В 1785 году симфония клеветы гремит уже вовсю, тон задан, либретто составлено. Чтобы поставить Марию Антуанетту перед трибуналом, Революции потребуется лишь громко выкрикнуть на улицах придуманное и срифмованное в салонах. Основные тезисы обвинения подсказаны двором. И топор ненависти, который поразит королеву, вложат в руки палача унизанные кольцами тонкие и узкие руки аристократов.
***
Кто фабрикует эти клеветнические листки? Несущественный вопрос, ведь стихоплёты, сочиняющие те стишки, занимаются своим делом без злого умысла, ничего худого не подозревая. Они работают за деньги на чужие цели. Когда во времена Возрождения знатные господа хотели избавиться от неугодного им лица, они за кошелек, набитый золотом, подкупали надёжный кинжал или раздобывали флакон яда. Восемнадцатое столетие, став просвещённым, применяет более изощрённые приёмы. Теперь против политических противников не используют наёмных убийц. Теперь прибегают к услугам наёмных писак, теперь своих политических врагов не приканчивают физически, их уничтожают морально: убивают смехом. Как раз в 1780 году за хорошие деньги приобретены первоклассные перья: господин Бомарше – сочинитель бессмертных комедий, Бриссо – будущий трибун, Мирабо – гений свободы, Шодерло де Лакло. Всех этих великих людей, несмотря на их гениальность, можно купить, и купить относительно дёшево, потому что они исключены из круга привилегированных лиц, отвергнуты им. А за этими гениальными пасквилянтами ждут заказа сотни других, более грубых и низких, с грязными ногтями, с пустыми желудками, они готовы в любой момент писать всё, что от них потребуют, сиропом или ядом; поздравление по поводу бракосочетания или оскорбительное письмо, гимн или памфлет, длинно или коротко, грубо или нежно, политично или неполитично, именно так, как будет заказано. Если к тому же ещё обладать некоторой дерзостью и ловкостью, то на подобных делишках можно заработать дважды, а то и трижды. Во–первых, от анонимного заказчика получают куш за представленный ему пасквиль на Помпадур, Дюбарри или теперь на Марию Антуанетту, затем тайно сообщают двору, что вот–де такое позорное сочинение лежит, отпечатанное, в Амстердаме или Лондоне, и получают деньги из придворной казны или от полиции за помощь в перехвате издания. А трижды зарабатывает втройне умный – так поступил Бомарше, – когда вопреки клятвенным заверениям и честному слову, подтверждающим, что всё издание полностью уничтожено, он всё же оставляет себе один или два экземпляра пасквиля и грозится вновь напечатать его без изменений или с изменениями, если ему не будут выплачены отступные. Эта весёлая шутка будет стоить её гениальному автору двух недель заключения в венской тюрьме: Мария Терезия не расположена шутить, когда дело касается чести её дочери. Правда, трусливый Версаль выплатит пострадавшему компенсацию в тысячу золотых гульденов, а затем ещё 70 тысяч ливров.

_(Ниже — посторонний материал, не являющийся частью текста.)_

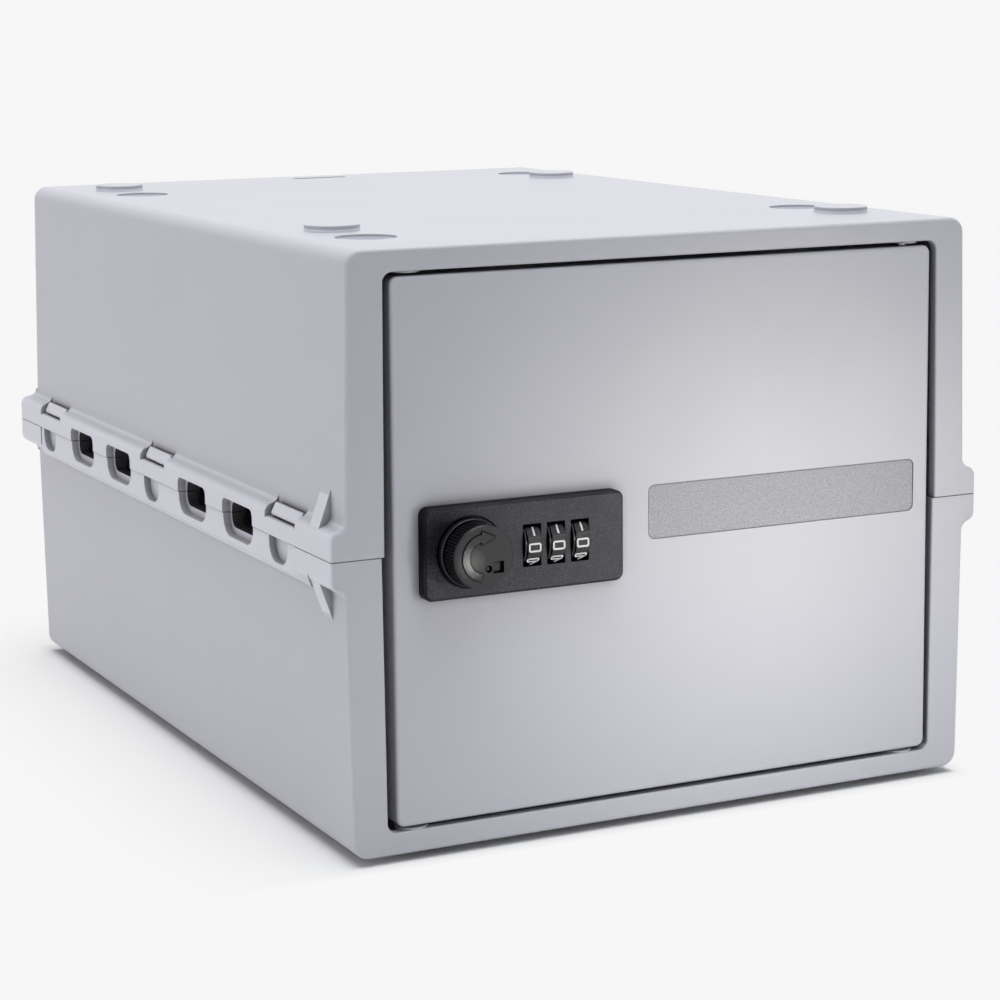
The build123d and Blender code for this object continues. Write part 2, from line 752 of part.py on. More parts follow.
# ---------------------------------------------------------------- lock case
def lock_face_plate():
    outline = rounded_rectangle(plate_x0, plate_x1, seam_z - plate_height / 2,
                                seam_z + plate_height / 2, plate_corner)
    plate = prism_y(outline, plate_front_y, front_y)
    plate = chamfer(edges_at(plate, Axis.Y, plate_front_y), plate_chamfer)
    cut_y0, cut_y1 = plate_front_y - merge, front_y + merge
    half = wheel_window_width / 2
    for x in wheel_xs:
        plate -= block(x - half, x + half, cut_y0, cut_y1,
                       seam_z - wheel_window_height / 2, seam_z + wheel_window_height / 2)
        plate -= rod_x(wheel_axis_y, seam_z, wheel_corner + wheel_room, x - half, x + half)
        sleeve_side = x + flange_x0 - fence_side_clearance
        plate -= rod_x(wheel_axis_y, seam_z, flange_radius + flange_room, sleeve_side, x)
    plate -= rod_y(knob_x, seam_z, knob_ring_radius, cut_y0, plate_front_y + knob_ring_depth)
    plate -= rod_y(knob_x, seam_z, journal_radius + running_clearance, cut_y0, cut_y1)
    for z in fixing_screw_zs:
        plate -= rod_y(fixing_screw_x, z, fixing_screw_radius + seat_clearance,
                       front_y - fixing_screw_bite - screw_tip_gap, cut_y1)
    return plate


def lock_housing():
    low, high = seam_z - housing_half_height, seam_z + housing_half_height
    housing = block(housing_x0, housing_x1, front_y, housing_back_y, low, high)
    housing = fillet(housing.edges().filter_by(Axis.Y), housing_corner)
    housing -= block(housing_x0 + housing_wall, housing_x1 - housing_wall, front_y - merge,
                     housing_back_y + merge, low + housing_wall, high - housing_wall)
    for x0 in (partition_left_x0, partition_right_x0):
        housing += block(x0, x0 + partition_thickness, front_y, partition_back_y,
                         low + housing_wall / 2, high - housing_wall / 2)
    for x, z in cover_screw_places:
        housing += rod_y(x, z, post_radius, front_y, housing_back_y)
    for x, z in cover_screw_places:
        housing -= rod_y(x, z, cover_screw_radius + seat_clearance,
                         housing_back_y - cover_screw_depth, housing_back_y + merge)
    housing -= rod_x(wheel_axis_y, seam_z, axle_radius + seat_clearance, *axle_ends)
    hook_y0 = skin_back_y + hook_gap
    housing += block(housing_x0 - hook_reach, housing_x0 + housing_wall / 2,
                     hook_y0, hook_y0 + hook_thickness,
                     seam_z - hook_half_height, seam_z + hook_half_height)
    return housing


def lock_back_cover():
    outline = rounded_rectangle(housing_x0, housing_x1, seam_z - housing_half_height,
                                seam_z + housing_half_height, housing_corner)
    cover = prism_y(outline, housing_back_y, cover_back_y)
    bores = [(knob_x, seam_z, rear_journal_radius)]
    bores += [(x, z, cover_screw_radius) for x, z in cover_screw_places]
    for x, z, radius in bores:
        cover -= rod_y(x, z, radius + running_clearance, housing_back_y - merge, cover_back_y + merge)
    return cover


def slotted_screw(x, z, radius, head_radius, head, y_tip, y_seat):
    """A screw along Y that enters from the back, with its head on y_seat."""
    screw = rod_y(x, z, radius, y_tip, y_seat) + rod_y(x, z, head_radius, y_seat, y_seat + head)
    top = y_seat + head
    slot = block(x - head_radius - merge, x + head_radius + merge, top - screw_slot_depth, top + merge,
                 z - screw_slot_width / 2, z + screw_slot_width / 2)
    return screw - slot


def cover_screws():
    tip = housing_back_y - cover_screw_depth + screw_tip_gap
    return [slotted_screw(x, z, cover_screw_radius, cover_screw_head_radius,
                          cover_screw_head, tip, cover_back_y)
            for x, z in cover_screw_places]


def fixing_screws():
    tip = front_y - fixing_screw_bite
    return [slotted_screw(fixing_screw_x, z, fixing_screw_radius, fixing_screw_head_radius,
                          fixing_screw_head, tip, skin_back_y)
            for z in fixing_screw_zs]


# ---------------------------------------------------------------- code wheels
def wheel_axle():
    axle = rod_x(wheel_axis_y, seam_z, axle_radius, *axle_ends)
    return chamfer(axle.edges().filter_by(GeomType.CIRCLE), axle_chamfer)


def code_wheel(x):
    """Ten facets for the numbers, a thin rim on the left side and a narrow groove between."""
    x0 = x - wheel_width / 2
    x1 = x + wheel_width / 2
    facets_x0 = x0 + wheel_rim_width + wheel_groove_width
    facets = RegularPolygon(wheel_apothem, wheel_facets, major_radius=False, rotation=180 / wheel_facets)
    facets = fillet(facets.vertices(), wheel_facet_round)
    wheel = prism_x(Pos(wheel_axis_y, seam_z) * facets, facets_x0, x1)
    wheel += rod_x(wheel_axis_y, seam_z, wheel_rim_radius, x0, x0 + wheel_rim_width)
    wheel += rod_x(wheel_axis_y, seam_z, wheel_groove_radius, x0, facets_x0)
    return wheel - rod_x(wheel_axis_y, seam_z, sleeve_radius, x0 - merge, x1 + merge)


def code_sleeve(x):
    """Hub inside a wheel, with a notched flange; the notch points backwards when the wheel reads nought."""
    x0 = x + flange_x0
    x1 = x + wheel_width / 2
    sleeve = rod_x(wheel_axis_y, seam_z, sleeve_radius - seat_clearance, x0, x1)
    sleeve += rod_x(wheel_axis_y, seam_z, flange_radius, x0, x0 + flange_thickness)
    sleeve -= rod_x(wheel_axis_y, seam_z, axle_radius + running_clearance, x0 - merge, x1 + merge)
    return sleeve - block(x0 - merge, x0 + flange_thickness,
                          wheel_axis_y + sleeve_radius, wheel_axis_y + flange_radius + merge,
                          seam_z - notch_half_width, seam_z + notch_half_width)


def detent_spring():
    """One strip with a bowed finger under each wheel, which drops on its facets."""
    floor = seam_z - inner_half_height
    crest = seam_z - wheel_corner - spring_clear
    bow_half = wheel_axis_y - front_y - spring_end_gap
    foot_y0 = wheel_axis_y + spring_foot_behind
    y0, y1 = wheel_axis_y - bow_half, wheel_axis_y + bow_half
    bow = ThreePointArc((y0, floor + spring_thickness), (wheel_axis_y, crest), (y1, floor + spring_thickness))
    under = ThreePointArc((y0, floor), (wheel_axis_y, crest - spring_thickness), (y1, floor))
    finger = make_face([bow, under, Line(bow @ 0, under @ 0), Line(bow @ 1, under @ 1)])
    half = spring_finger_width / 2
    spring = block(wheel_xs[0] - half, wheel_xs[-1] + half, foot_y0, foot_y0 + spring_foot,
                   floor, floor + spring_thickness)
    for x in wheel_xs:
        spring += prism_x(finger, x - half, x + half)
        spring += block(x - half, x + half, y1 - touch, foot_y0 + touch, floor, floor + spring_thickness)
    return spring


def locking_fence():
    """Flat plate behind the wheels: a yoke round the eccentric, and a tooth for each sleeve's notch."""
    centre = knob_x + eccentric_offset
    window_half = eccentric_radius + yoke_clearance
    yoke_half = window_half + yoke_wall
    yoke = rounded_rectangle(centre - yoke_half, centre + yoke_half,
                             seam_z - yoke_window_half_height - yoke_wall,
                             seam_z + yoke_window_half_height + yoke_wall, yoke_corner)
    yoke -= rounded_rectangle(centre - window_half, centre + window_half, seam_z - yoke_window_half_height,
                              seam_z + yoke_window_half_height, yoke_window_corner)
    last_tooth = wheel_xs[-1] + tooth_x0 + tooth_thickness
    bar = rounded_rectangle(centre + window_half + yoke_wall / 3, last_tooth, seam_z - fence_half_height,
                            seam_z + fence_half_height, fence_corner)
    fence = prism_y(yoke + bar, fence_y0, fence_y1)
    for x in wheel_xs:
        fence += block(x + tooth_x0, x + tooth_x0 + tooth_thickness, wheel_axis_y + tooth_tip, fence_y1,
                       seam_z - tooth_half_height, seam_z + tooth_half_height)
    return fence


# ---------------------------------------------------------------- knob, spindle and cam
def knurled_outline():
    points = []
    for i in range(2 * knurl_count):
        radius = knob_grip_radius - knurl_depth * (i % 2)
        angle = pi * i / knurl_count
        points.append((radius * cos(angle), radius * sin(angle)))
    return shape_of(*points)


def knob_arrow():
    """Curved arrow for the way to turn, seen from the front."""
    band = Circle(arrow_outer) - Circle(arrow_inner)
    band &= shape_of((-2 * arrow_outer, -2 * arrow_outer), (arrow_end, -2 * arrow_outer),
                     (arrow_end, 2 * arrow_outer), (-2 * arrow_outer, 2 * arrow_outer))
    middle = (arrow_inner + arrow_outer) / 2
    head = shape_of((arrow_end - touch, middle - arrow_head_half), (arrow_tip, middle),
                    (arrow_end - touch, middle + arrow_head_half))
    return band + head


def knob():
    collar_front = knob_back_y - knob_collar
    face_back = knob_face_y + knob_face_thickness
    body = rod_y(knob_x, seam_z, knob_collar_radius, collar_front, knob_back_y)
    body = fillet(body.edges().group_by(Axis.Y)[0], knob_collar_edge)
    body += prism_y(Pos(knob_x, seam_z) * knurled_outline(), face_back, collar_front + touch)
    face = rod_y(knob_x, seam_z, knob_face_radius, knob_face_y, face_back + touch)
    body += chamfer(face.edges().group_by(Axis.Y)[0], knob_face_chamfer)
    body += prism_y(Pos(knob_x, seam_z) * knob_arrow(), knob_face_y - arrow_height, knob_face_y + touch)
    across, up = key_recess_place
    half = key_recess_side / 2
    body -= block(knob_x + across - half, knob_x + across + half, knob_face_y - merge,
                  knob_face_y + key_recess_depth, seam_z + up - half, seam_z + up + half)
    across, up = key_pit_place
    body -= rod_y(knob_x + across, seam_z + up, key_pit_radius, knob_face_y - merge,
                  knob_face_y + key_pit_depth)
    return body - rod_y(knob_x, seam_z, spindle_nose_radius + seat_clearance,
                        knob_back_y - spindle_nose, knob_back_y + merge)


def knob_spindle():
    square = spindle_square / 2
    spindle = rod_y(knob_x, seam_z, spindle_nose_radius, knob_back_y - spindle_nose, knob_back_y + touch)
    spindle += rod_y(knob_x, seam_z, journal_radius, knob_back_y, partition_back_y)
    spindle += rod_y(knob_x + eccentric_offset, seam_z + eccentric_offset, eccentric_radius,
                     fence_y0 - eccentric_overlap, fence_y1 + eccentric_overlap)
    spindle += rod_y(knob_x, seam_z, rear_journal_radius, fence_y1, cam_y0)
    spindle += block(knob_x - square, knob_x + square, cam_y0 - merge, cam_y1 - touch,
                     seam_z - square, seam_z + square)
    spindle += rod_y(knob_x, seam_z, thread_radius, cam_y0, nut_y1 + thread_spare)
    groove = rod_y(knob_x, seam_z, rear_journal_radius + merge, *spindle_clip_ys)
    groove -= rod_y(knob_x, seam_z, clip_groove_radius, *spindle_clip_ys)
    return spindle - groove


def spindle_clip():
    """Open spring ring in the spindle's groove, behind the cover."""
    y0, y1 = spindle_clip_ys
    ring = rod_y(knob_x, seam_z, clip_ring_radius, y0, y1)
    ring -= rod_y(knob_x, seam_z, clip_groove_radius + seat_clearance, y0 - merge, y1 + merge)
    return ring - block(knob_x - clip_ring_mouth, knob_x + clip_ring_mouth, y0 - merge, y1 + merge,
                        seam_z - 2 * clip_ring_radius, seam_z)


def lock_cam():
    """Latch arm, upright when the lock is open; it turns left behind the strike to lock."""
    arm = rounded_rectangle(-cam_width / 2, cam_width / 2, 0, cam_reach, cam_corner)
    half = spindle_square / 2 + running_clearance
    plate = Circle(cam_hub_radius) + arm - Rectangle(2 * half, 2 * half)
    return prism_y(Pos(knob_x, seam_z) * plate, cam_y0, cam_y1)


def cam_washer():
    washer = rod_y(knob_x, seam_z, washer_radius, cam_y1, washer_y1)
    bore_radius = thread_radius + running_clearance
    return washer - rod_y(knob_x, seam_z, bore_radius, cam_y1 - merge, washer_y1 + merge)


def cam_nut():
    hexagon = RegularPolygon(nut_across_flats / 2, 6, major_radius=False)
    nut = prism_y(Pos(knob_x, seam_z) * hexagon, washer_y1, nut_y1)
    return nut - rod_y(knob_x, seam_z, thread_radius + seat_clearance, washer_y1 - merge, nut_y1 + merge)


# ---------------------------------------------------------------- assembly
def all_parts():
    shell = upper_half()
    pin = hinge_pin()
    parts = {
        "upper_shell": shell,
        "lower_shell": turned_over(shell),
        "door_panel": door_panel(),
        "hinge_pin_upper": pin,
        "hinge_pin_lower": upside_down(pin),
        "lock_face_plate": lock_face_plate(),
        "lock_housing": lock_housing(),
        "lock_back_cover": lock_back_cover(),
        "cover_screws": Compound(children=cover_screws()),
        "fixing_screws": Compound(children=fixing_screws()),
        "wheel_axle": wheel_axle(),
        "detent_spring": detent_spring(),
        "locking_fence": locking_fence(),
        "knob": knob(),
        "knob_spindle": knob_spindle(),
        "spindle_clip": spindle_clip(),
        "lock_cam": lock_cam(),
        "cam_washer": cam_washer(),
        "cam_nut": cam_nut(),
    }
    for number, x in enumerate(wheel_xs, start=1):
        parts[f"code_wheel_{number}"] = code_wheel(x)
        parts[f"code_sleeve_{number}"] = code_sleeve(x)
    return parts


os.makedirs("parts", exist_ok=True)
for node, shape in all_parts().items():
    export_step(shape, f"parts/{node}.step")
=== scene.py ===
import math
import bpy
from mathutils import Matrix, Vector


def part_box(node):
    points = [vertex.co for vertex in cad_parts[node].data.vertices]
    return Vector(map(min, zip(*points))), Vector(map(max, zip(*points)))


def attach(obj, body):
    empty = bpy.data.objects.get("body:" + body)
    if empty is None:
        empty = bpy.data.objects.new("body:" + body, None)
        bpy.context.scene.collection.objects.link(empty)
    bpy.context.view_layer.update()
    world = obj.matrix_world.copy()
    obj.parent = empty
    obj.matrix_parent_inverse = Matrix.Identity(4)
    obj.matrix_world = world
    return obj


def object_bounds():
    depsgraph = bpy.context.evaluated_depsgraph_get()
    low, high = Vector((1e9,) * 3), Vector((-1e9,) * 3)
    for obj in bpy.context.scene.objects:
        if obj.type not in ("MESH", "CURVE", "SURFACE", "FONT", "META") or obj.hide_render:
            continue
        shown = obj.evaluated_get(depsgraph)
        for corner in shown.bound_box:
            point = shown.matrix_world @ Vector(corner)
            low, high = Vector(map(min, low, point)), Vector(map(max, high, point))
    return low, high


bl_info = {
    "name": "Clip-Together Lock Box",
    "version": (1, 0, 0),
    "blender": (4, 5, 0),
    "location": "View3D > Sidebar > Lock Box",
    "description": "Finishes a grey plastic lock box with a pivoting door and a three-wheel code lock",
    "category": "Object",
}

import bmesh
import bpy
from bpy.props import FloatProperty, FloatVectorProperty, IntProperty, PointerProperty
from mathutils import Matrix, Quaternion, Vector

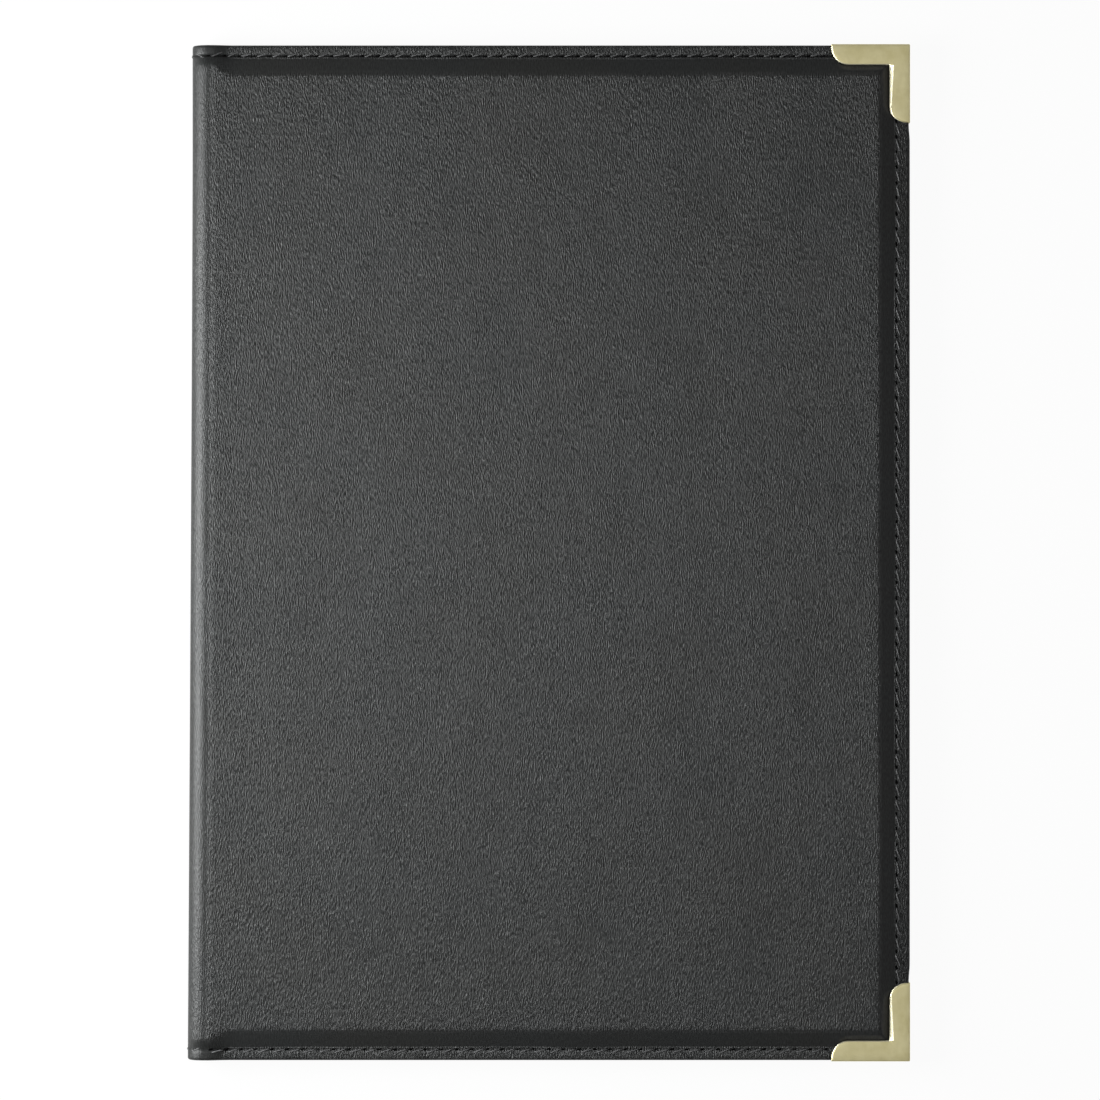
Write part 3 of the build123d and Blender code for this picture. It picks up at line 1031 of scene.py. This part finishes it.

Вскоре все пачкуны только и говорят, что памфлеты на Марию Антуанетту в настоящее время самое выгодное и совсем не опасное дело; так распространяется роковая мода. Умолчание и сплетня, сделка и низость, ненависть и корыстолюбие работают рука об руку в сочинении и распространении этих произведений. И вскоре их объединённым усилиям удаётся добиться задуманной цели: вся Франция ненавидит Марию Анутанетту как женщину и как королеву.